### [GOAL]
Repeat, exactly, the run of lines that opens with the line containing "slim(pot), BLACK_PLASTIC, 0.35);" and closes with the line containing "record = json.load(file)", and leave all other lines out.

### [RAW DATA]

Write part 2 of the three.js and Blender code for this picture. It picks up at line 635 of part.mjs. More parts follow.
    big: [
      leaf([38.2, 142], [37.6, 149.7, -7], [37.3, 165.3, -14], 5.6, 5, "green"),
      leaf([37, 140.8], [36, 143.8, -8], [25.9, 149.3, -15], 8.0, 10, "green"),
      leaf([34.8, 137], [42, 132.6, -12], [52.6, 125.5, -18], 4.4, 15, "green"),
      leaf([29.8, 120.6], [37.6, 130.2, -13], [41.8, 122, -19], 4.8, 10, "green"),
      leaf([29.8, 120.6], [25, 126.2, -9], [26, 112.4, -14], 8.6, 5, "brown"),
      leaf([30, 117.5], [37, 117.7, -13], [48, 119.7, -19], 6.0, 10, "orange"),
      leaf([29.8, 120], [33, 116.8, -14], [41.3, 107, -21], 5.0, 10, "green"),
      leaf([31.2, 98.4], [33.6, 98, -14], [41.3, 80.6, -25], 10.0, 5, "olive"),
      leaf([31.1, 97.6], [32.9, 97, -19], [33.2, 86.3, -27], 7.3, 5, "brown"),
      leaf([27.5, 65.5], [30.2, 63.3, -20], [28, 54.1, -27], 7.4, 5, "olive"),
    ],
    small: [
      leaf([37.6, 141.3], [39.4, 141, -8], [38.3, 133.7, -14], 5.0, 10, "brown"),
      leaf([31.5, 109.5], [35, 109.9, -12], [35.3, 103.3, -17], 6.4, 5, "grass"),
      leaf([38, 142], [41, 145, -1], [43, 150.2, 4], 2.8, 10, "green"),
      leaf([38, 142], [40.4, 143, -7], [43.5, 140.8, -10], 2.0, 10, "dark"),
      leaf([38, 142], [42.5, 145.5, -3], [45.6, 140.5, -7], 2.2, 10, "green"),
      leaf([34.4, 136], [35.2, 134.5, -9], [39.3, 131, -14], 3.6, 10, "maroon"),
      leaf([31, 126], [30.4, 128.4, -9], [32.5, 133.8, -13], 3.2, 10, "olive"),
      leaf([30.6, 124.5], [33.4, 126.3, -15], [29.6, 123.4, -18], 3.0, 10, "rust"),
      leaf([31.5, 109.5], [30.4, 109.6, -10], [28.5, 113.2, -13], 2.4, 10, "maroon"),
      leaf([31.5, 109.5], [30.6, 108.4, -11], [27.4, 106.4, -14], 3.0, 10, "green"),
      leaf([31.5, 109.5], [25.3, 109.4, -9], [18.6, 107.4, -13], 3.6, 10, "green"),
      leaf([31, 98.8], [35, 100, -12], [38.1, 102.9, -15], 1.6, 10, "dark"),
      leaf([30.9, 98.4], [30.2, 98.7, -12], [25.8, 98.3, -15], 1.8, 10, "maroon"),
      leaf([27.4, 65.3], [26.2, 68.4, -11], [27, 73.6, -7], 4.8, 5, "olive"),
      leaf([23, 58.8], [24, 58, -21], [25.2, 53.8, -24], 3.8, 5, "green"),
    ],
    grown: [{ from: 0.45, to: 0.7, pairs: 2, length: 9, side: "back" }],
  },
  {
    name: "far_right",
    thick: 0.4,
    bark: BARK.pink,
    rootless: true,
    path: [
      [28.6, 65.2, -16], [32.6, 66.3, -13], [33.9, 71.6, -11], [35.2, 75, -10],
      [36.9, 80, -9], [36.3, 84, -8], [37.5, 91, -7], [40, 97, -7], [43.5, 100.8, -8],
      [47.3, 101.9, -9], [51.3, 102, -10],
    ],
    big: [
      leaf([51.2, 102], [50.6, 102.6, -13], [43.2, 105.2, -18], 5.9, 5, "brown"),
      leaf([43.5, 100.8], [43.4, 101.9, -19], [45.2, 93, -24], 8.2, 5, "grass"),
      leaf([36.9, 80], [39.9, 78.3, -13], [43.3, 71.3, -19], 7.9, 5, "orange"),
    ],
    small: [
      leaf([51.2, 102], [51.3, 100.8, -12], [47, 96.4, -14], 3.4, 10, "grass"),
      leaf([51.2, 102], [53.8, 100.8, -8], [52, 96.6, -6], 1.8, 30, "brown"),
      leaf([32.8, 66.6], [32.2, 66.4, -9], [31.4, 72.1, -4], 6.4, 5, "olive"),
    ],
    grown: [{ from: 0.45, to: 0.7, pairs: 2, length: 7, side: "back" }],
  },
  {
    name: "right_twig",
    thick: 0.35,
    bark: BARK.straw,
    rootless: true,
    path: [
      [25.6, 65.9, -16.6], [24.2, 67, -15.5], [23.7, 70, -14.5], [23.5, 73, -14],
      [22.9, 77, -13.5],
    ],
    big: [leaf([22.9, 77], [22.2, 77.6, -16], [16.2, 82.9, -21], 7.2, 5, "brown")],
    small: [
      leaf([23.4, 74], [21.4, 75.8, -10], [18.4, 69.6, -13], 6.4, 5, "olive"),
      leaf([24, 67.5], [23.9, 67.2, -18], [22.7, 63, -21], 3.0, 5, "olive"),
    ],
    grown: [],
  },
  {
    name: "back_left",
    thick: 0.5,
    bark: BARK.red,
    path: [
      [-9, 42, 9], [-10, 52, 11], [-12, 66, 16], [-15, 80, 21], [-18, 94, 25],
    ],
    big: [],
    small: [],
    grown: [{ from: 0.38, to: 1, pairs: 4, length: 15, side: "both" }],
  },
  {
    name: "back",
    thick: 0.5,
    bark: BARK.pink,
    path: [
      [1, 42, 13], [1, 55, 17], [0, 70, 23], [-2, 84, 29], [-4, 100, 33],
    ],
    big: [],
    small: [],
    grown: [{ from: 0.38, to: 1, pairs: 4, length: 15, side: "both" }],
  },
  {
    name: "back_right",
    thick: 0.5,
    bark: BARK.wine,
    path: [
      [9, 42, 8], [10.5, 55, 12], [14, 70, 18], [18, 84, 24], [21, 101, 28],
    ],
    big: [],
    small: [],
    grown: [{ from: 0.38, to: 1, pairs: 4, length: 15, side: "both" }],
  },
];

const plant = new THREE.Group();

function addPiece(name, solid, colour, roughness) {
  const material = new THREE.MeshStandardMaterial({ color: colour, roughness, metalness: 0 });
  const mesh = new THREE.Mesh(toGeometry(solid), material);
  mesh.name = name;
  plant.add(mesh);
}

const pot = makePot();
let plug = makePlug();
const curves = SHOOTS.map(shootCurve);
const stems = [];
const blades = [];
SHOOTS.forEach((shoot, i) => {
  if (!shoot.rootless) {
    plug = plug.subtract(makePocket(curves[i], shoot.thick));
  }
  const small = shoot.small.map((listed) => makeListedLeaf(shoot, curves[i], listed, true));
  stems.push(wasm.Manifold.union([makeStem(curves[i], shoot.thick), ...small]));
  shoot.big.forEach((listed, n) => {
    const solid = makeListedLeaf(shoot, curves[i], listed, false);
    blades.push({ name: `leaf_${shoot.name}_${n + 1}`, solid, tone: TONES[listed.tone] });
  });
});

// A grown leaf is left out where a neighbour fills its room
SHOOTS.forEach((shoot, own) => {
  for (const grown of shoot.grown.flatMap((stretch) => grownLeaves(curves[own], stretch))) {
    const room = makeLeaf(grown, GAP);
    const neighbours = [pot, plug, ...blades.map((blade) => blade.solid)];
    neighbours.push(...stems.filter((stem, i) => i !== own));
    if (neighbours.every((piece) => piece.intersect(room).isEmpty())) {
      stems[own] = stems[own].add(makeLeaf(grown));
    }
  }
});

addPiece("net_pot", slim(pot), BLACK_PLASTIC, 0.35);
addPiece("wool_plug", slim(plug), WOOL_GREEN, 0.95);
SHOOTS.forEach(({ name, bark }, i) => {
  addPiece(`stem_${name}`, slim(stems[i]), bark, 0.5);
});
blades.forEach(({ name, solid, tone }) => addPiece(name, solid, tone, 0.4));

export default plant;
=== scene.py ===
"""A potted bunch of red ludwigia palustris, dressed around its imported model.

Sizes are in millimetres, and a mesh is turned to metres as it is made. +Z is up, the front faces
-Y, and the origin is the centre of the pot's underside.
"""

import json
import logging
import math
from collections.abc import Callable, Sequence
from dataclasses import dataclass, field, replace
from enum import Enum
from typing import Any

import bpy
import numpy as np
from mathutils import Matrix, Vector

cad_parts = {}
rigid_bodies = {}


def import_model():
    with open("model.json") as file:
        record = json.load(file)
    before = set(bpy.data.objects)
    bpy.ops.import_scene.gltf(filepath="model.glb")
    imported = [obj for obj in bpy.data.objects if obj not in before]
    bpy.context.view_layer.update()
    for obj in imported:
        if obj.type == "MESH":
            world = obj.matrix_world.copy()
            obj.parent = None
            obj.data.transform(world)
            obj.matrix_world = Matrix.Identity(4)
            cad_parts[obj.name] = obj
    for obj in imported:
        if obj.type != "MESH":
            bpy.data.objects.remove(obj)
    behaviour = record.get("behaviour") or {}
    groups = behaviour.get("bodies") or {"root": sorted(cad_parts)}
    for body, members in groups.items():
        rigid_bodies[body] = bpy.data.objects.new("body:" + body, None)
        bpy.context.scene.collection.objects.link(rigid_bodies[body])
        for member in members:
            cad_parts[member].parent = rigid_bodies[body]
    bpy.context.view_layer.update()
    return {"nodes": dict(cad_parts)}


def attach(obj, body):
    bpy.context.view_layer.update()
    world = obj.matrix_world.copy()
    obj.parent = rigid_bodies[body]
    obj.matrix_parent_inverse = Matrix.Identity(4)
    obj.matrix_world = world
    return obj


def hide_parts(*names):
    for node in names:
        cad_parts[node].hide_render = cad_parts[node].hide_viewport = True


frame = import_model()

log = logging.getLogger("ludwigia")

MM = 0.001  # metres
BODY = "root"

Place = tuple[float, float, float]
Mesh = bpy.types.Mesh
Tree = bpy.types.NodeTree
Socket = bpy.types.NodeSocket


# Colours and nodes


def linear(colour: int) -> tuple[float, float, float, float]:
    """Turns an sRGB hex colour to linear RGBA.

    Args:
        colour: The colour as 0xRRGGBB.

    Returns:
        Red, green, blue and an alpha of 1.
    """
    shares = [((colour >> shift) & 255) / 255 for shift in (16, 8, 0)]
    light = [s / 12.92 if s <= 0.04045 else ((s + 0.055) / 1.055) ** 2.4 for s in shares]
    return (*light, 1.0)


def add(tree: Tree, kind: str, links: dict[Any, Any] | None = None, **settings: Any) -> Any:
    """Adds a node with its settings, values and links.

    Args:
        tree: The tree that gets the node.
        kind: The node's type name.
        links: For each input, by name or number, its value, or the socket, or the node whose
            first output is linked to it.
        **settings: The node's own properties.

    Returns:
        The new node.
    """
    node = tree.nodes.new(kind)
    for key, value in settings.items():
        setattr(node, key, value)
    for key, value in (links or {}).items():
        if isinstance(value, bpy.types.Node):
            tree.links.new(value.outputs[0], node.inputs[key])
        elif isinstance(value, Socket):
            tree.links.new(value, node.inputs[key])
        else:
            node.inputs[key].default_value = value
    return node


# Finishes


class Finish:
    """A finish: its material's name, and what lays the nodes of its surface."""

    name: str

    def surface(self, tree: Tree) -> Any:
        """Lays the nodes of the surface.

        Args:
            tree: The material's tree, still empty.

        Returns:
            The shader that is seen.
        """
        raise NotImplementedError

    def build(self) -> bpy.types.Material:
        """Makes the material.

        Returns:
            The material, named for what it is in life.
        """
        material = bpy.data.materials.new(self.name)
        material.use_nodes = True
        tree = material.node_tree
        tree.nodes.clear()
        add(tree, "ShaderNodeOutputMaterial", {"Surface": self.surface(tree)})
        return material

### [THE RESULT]
addPiece("net_pot", slim(pot), BLACK_PLASTIC, 0.35);
addPiece("wool_plug", slim(plug), WOOL_GREEN, 0.95);
SHOOTS.forEach(({ name, bark }, i) => {
  addPiece(`stem_${name}`, slim(stems[i]), bark, 0.5);
});
blades.forEach(({ name, solid, tone }) => addPiece(name, solid, tone, 0.4));

export default plant;
=== scene.py ===
"""A potted bunch of red ludwigia palustris, dressed around its imported model.

Sizes are in millimetres, and a mesh is turned to metres as it is made. +Z is up, the front faces
-Y, and the origin is the centre of the pot's underside.
"""

import json
import logging
import math
from collections.abc import Callable, Sequence
from dataclasses import dataclass, field, replace
from enum import Enum
from typing import Any

import bpy
import numpy as np
from mathutils import Matrix, Vector

cad_parts = {}
rigid_bodies = {}


def import_model():
    with open("model.json") as file:
        record = json.load(file)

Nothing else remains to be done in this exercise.